Who is Sarah Baartman?
In 1810, when Sarah Baartman was in her early twenties, she was persuaded by an English ship’s doctor, Alexander Dunlop, to travel to England to make her fortune. However, as a Khoikhoi woman she was considered an anthropological freak in England, and she found herself put on exhibition, displayed as a sexual curiosity. Dubbed The Hottentot Venus, her image swept through British popular culture.
She was taken to Paris in 1814 and sold to Jean Riaux who continued to exhibited her as a freak. She became the object of scientific and medical research that formed the bedrock of European ideas about black female sexuality. When she died on 29 December 1815 around age 26, of an undetermined inflammatory ailment, possibly smallpox. A deathcast of her body was made, he skeleton removed and her brain and genitals were preserved in jars. These were displayed in the Musée de l’Homme, until the mid 1970s.

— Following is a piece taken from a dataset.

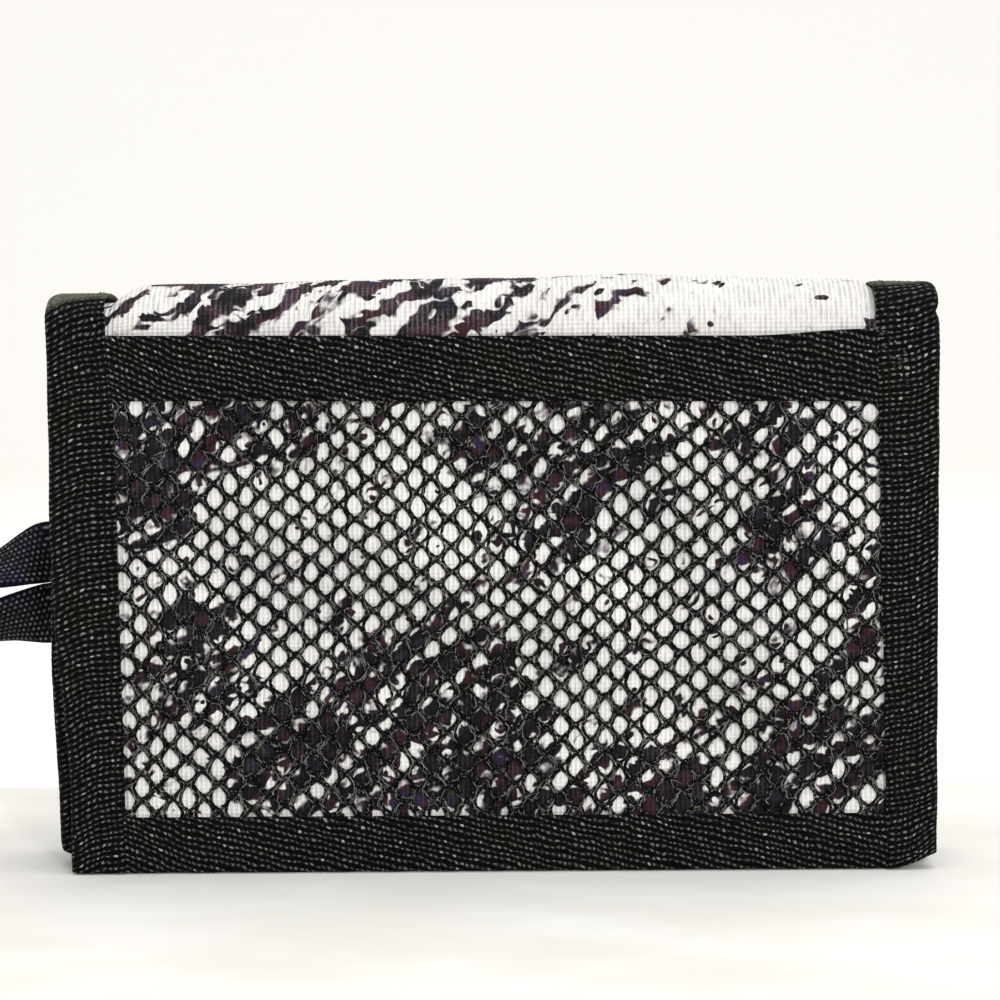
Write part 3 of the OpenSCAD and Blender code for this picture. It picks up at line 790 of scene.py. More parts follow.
def camera():
    """A close view from the front, slightly from above, with a small roll."""
    pitch, yaw, roll, distance = math.radians(4.38), math.radians(-0.68), math.radians(-0.52), 321.5
    aim = np.array([0.70, FLAP["tape"] - TAPE_T / 2, 53.86])
    level = math.cos(pitch)
    forward = np.array([math.sin(yaw) * level, math.cos(yaw) * level, -math.sin(pitch)])
    side = unit(np.cross(forward, [0, 0, 1]))
    up = np.cross(side, forward)
    data = bpy.data.cameras.new("camera")
    data.lens = 81.36
    data.sensor_width = 36
    data.clip_start = 0.01
    matrix = np.eye(4)
    matrix[:3, 0] = math.cos(roll) * side + math.sin(roll) * up
    matrix[:3, 1] = math.cos(roll) * up - math.sin(roll) * side
    matrix[:3, 2] = -forward
    matrix[:3, 3] = (aim - forward * distance) * MM
    obj = link(bpy.data.objects.new("camera", data))
    obj.matrix_world = Matrix(matrix.tolist())
    bpy.context.scene.camera = obj


def area_light(name, place, aim, size, power, colour):
    data = bpy.data.lights.new(name, "AREA")
    data.size = size
    data.energy = power
    data.color = colour
    obj = link(bpy.data.objects.new(name, data))
    obj.location = place
    obj.rotation_euler = (Vector(aim) - Vector(place)).to_track_quat("-Z", "Y").to_euler()


def studio():
    """A plain pale floor that sweeps up far behind the wallet, and soft even light."""
    wall_y, bend, reach, wall_top = 1600.0, 700.0, 3000.0, 2600.0
    curve = arc((wall_y - bend, bend), (bend, bend), 270, 360, 40)
    outline = np.vstack([[-reach, 0.0], curve, [wall_y, wall_top]])
    grid = stack(np.linspace(-reach, reach, 9), outline[:, :1], outline[:, 1:])
    floor = mesh_object("studio_floor", grid, grid_quads(*grid.shape[:2])[:, ::-1], grid[..., :2])
    t = Tree("pale_paper")
    place = t.place()
    _, deep, _ = t.split(place)
    mottled = t.noise(t.scale(place, (0.5, 1.0, 1.0)), 0.05, 4)
    colour = t.mix(t.step(mottled, 0.3, 0.7), (0.755, 0.745, 0.715), (0.83, 0.82, 0.795))
    # The painted board that the wallet stands on ends a little way behind it
    apart = t.math("MAXIMUM", t.step(deep, 51.5, 53.0), t.step(deep, -360.0, -800.0))
    colour = t.mix(apart, colour, (0.935, 0.925, 0.90))
    t.bump(t.noise(place, 0.15, 5), 0.15)
    floor.data.materials.append(
        t.finish(colour, t.step(mottled, 0.3, 0.7, 0.75, 0.85), Specular_IOR_Level=0.2))
    area_light("key", (0.32, -0.85, 0.35), (0, 0, 0.04), 0.10, 2.8, (1.0, 0.985, 0.96))
    area_light("overhead", (0.15, -0.05, 0.9), (0, 0, 0.0), 0.7, 3.5, (1.0, 1.0, 0.97))
    world = bpy.data.worlds.new("room")
    bpy.context.scene.world = world
    world.use_nodes = True
    background = world.node_tree.nodes["Background"]
    background.inputs["Color"].default_value = (1.0, 0.992, 0.975, 1.0)
    background.inputs["Strength"].default_value = 0.95
    bpy.context.scene.view_settings.view_transform = "Standard"


# ---------------------------------------------------------------- canvas and lining


def path_grid(s, points, left, right, step):
    """A grid and its UVs from a path in Y and Z, with a left and right limit for each of its points."""
    share = np.linspace(0, 1, int(round((right[0] - left[0]) / step)) + 1)
    grid = stack(left[:, None] * (1 - share) + right[:, None] * share, points[:, :1], points[:, 1:])
    return grid, stack(grid[..., 0], s[:, None])


def shell_grid(path, step):
    """The shell's whole width along a path."""
    s, points = path
    return path_grid(s, points, left_edge(points) + SHELL_INSET, right_edge(points) - SHELL_INSET, step)


def build_shell():
    """The printed canvas and the lining inside it, each round both folds in two pieces that meet under the coin
    pocket. The lining's faces are turned away from the canvas."""
    grid, uv = shell_grid(upper_path("canvas", CANVAS_RISE, 1.0, 1.5), 0.36)
    grid = cut_corner(lower_fold(grid, fold_height(grid[..., 0])))
    canvas = cloth("canvas_upper", grid, uv, CANVAS_T, canvas_relief)
    dress(canvas, "printed_canvas", zone=TOP_OUTER,
          stands_for=("flap_shell", "top_fold_shell", "back_shell"))
    grid, uv = shell_grid(lower_path("canvas", 1.05, 4.0, INNER_TOP - 0.8, 1.5), 0.36)
    canvas = cloth("canvas_lower", grid, uv, CANVAS_T, canvas_relief)
    dress(canvas, "printed_canvas", zone=LOW_OUTER, stands_for=("inner_shell", "bottom_fold_shell"))
    grid, uv = shell_grid(upper_path("lining", SHELL_TOP - TOP_Z - 1.4, 1.0, 1.2), 1.2)
    grid = cut_corner(lower_fold(grid, fold_height(grid[..., 0]) - 0.03))
    lining = cloth("lining_upper", grid[:, ::-1], uv[:, ::-1], LINING_T, slack(0.06, 14, 8))
    dress(lining, "lining", zone=TOP_INNER, stands_for=("flap_lining", "top_fold_lining", "back_lining"))
    grid, uv = shell_grid(lower_path("lining", 2.0, 1.77, INNER_TOP - 0.8, 1.2), 1.2)
    lining = cloth("lining_lower", grid[:, ::-1], uv[:, ::-1], LINING_T, slack(0.06, 14, 9))
    dress(lining, "lining", zone=LOW_LINING, stands_for=("inner_lining", "bottom_fold_lining"))


# ---------------------------------------------------------------- binding tape


FINE, COARSE = 0.24, 0.34


def rolled_leg(path, edge_x, inner_x, depth, outside, step, radius=0.9):
    """A tape leg whose outer edge rolls over by a depth. outside is 1 where the roll turns in
    from outside the fold, and -1 where it comes from inside it."""
    s, points = path
    normal = path_normals(points) * outside
    side = np.sign(edge_x[0])
    leg = np.abs(edge_x - inner_x) - radius
    flat = np.linspace(0, 1, max(4, int(leg.mean() / step)) + 1)
    turn = np.linspace(0, math.pi / 2, max(4, int(radius * 1.57 / step)) + 1)[1:]
    rest = np.linspace(0, depth - radius, max(1, int((depth - radius) / step)) + 1)[1:]
    x = np.concatenate([
        inner_x[:, None] + side * leg[:, None] * flat,
        (inner_x + side * leg)[:, None] + side * radius * np.sin(turn),
        np.repeat(edge_x[:, None], len(rest), 1),
    ], 1)
    sink = np.concatenate([0 * flat, radius * (1 - np.cos(turn)), radius + rest])
    reach = np.concatenate([leg.mean() * flat, leg.mean() + radius * turn,
                            leg.mean() + radius * math.pi / 2 + rest])
    grid = stack(x, points[:, :1] - normal[:, :1] * sink, points[:, 1:] - normal[:, 1:] * sink)
    along, across = np.broadcast_arrays(s[:, None], side * reach)
    uv = upright_rows(along, across, 61 + 7 * int(side))
    if side * outside < 0:
        grid, uv = grid[:, ::-1], uv[:, ::-1]
    return grid, uv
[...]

After five years of negotiating with the French authorities for the return of Sarah Baartman’s remains, the South African government, together with the Griqua National Council brought Sarah Baartman back to South Africa. She was buried on 9 August 2002 on Vergaderingskop, a hill in the town of Hankey in the Gamtoos Valley where she was born over 200 years before.
Her grave is to become part of the Sarah Baartman Centre of Remembrance being constructed.